In Iraq, it's been difficult for the majority of Sunni Arabs to get behind the new government, because most of those families have members who still support the idea of having a Sunni Arab dictator, or religious leader, run the country. Thus in every family, there's a cousin, brother or son who does not agree with this democracy stuff, and is willing to kill to stop it. A typical scenario would have a cousin come to the head of a powerful Sunni Arab family, one that is getting ready to back the government, and tell the patriarch that he has been told that he knows of people who will kill any family chief who comes out for the government. The implication is that this cousin, or another one, might be the assassin, or the one who would provide useful information for the hit squad.

In Afghanistan, the same scenario plays out, except this time it's Pushtun families what believe the Taliban (an organization dominated by Pushtuns) should run the country as a religious dictatorship. The threats are made, and sometimes they work. Often they lead to a family feud, or another blood feud between families or tribes.
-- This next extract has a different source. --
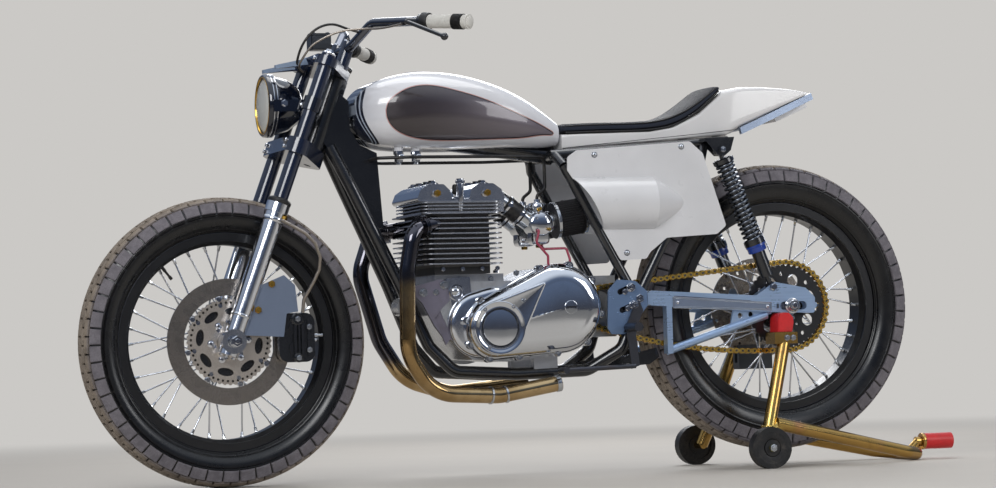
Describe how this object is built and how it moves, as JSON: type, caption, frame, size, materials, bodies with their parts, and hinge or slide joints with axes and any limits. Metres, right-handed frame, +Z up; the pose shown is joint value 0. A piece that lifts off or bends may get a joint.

The most direct solution to these terror campaigns is to obtain the identities of the key terrorists, and go kill or capture them, or at least warn friendly tribal chiefs who, inside the family, is out to get them. This is what the U.S. Army Special Forces and other commandoes spend a lot of time doing. They get a major assist from new investigative and data analysis techniques used by military intelligence. The use of computers and more sensors (there are eavesdropping devices and vidcams in abundance for this) has enabled the intel people to zero in on terrorist suspects much more quickly. The use of raids to make arrests is more effective because better communications gear, computers in combat vehicles, and things like GPS, enable the raiders to be briefed and on their way a lot more quickly. The troops use new techniques, like risk analysis and statistical routines (which are presented in a straightforward fashion in software, or just checklists), to better predict how successful missions will be. But as successful as the detective work and raids are, it's still unclear how long it will take, if error, to get this assassination element out of politics in both countries.